Dēnotame Site (デーノタメ遺跡, Dēnotame iseki) is an archaeological site consisting of a middle to late Jōmon period (approximately 5000 to 3800 years ago) settlement trace located in what is now the Shimoishito Shimoji neighborhood of the city of Kitamoto, Saitama Prefecture in the Kantō region of Japan. It has been protected by the central government as a National Historic Site since 2024.

==Overview==
The Dēnotame site, spanning four hectares around the Egawa River, encompasses the Middle and Late Jōmon periods, extending into the Yayoi and Kofun periods. The site was discovered in 1969 during an investigation of Denotame Pond in connection with the Kubo Land Readjustment Project, but was not excavated until 2001-2009. Numerous artifacts were subsequently unearthed, and in 2016, it was determined to be one of the largest circular settlements in the Kantō region, with a diameter of 210 meters.
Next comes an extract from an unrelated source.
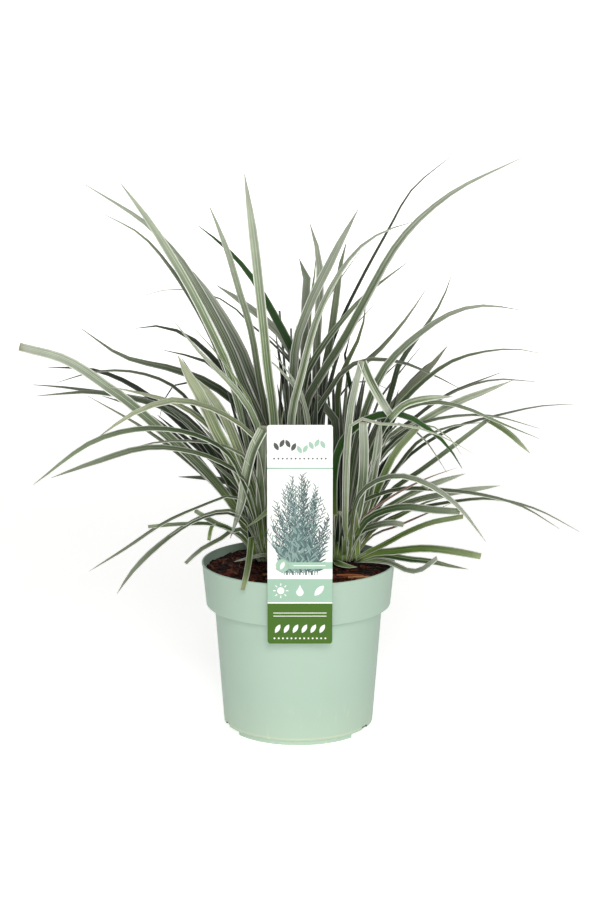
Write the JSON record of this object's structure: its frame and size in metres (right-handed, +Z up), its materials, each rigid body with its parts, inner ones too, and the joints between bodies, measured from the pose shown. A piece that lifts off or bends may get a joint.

The remains of 25 pit dwellings have been discovered. The abundant groundwater, allowing for the preservation of many artifacts underground. Six "walnut middens" containing walnut shells have been discovered, as well as traces of horse chestnut and Japanese chestnut trees, whose nuts are edible. Lacquer wood and pollen, jade products, Jōmon pottery with soybeans and Adzuki beans embedded in or on its surface, elderberry and mulberry grains, and the carcasses of Japanese dung beetles have also been discovered. These findings suggest that the villagers adapted the forest vegetation to better secure food supplies.

The Dēnotame Site is approximately 2.1 kilometers southeast of Kitamoto Station on the JR East Takasaki Line.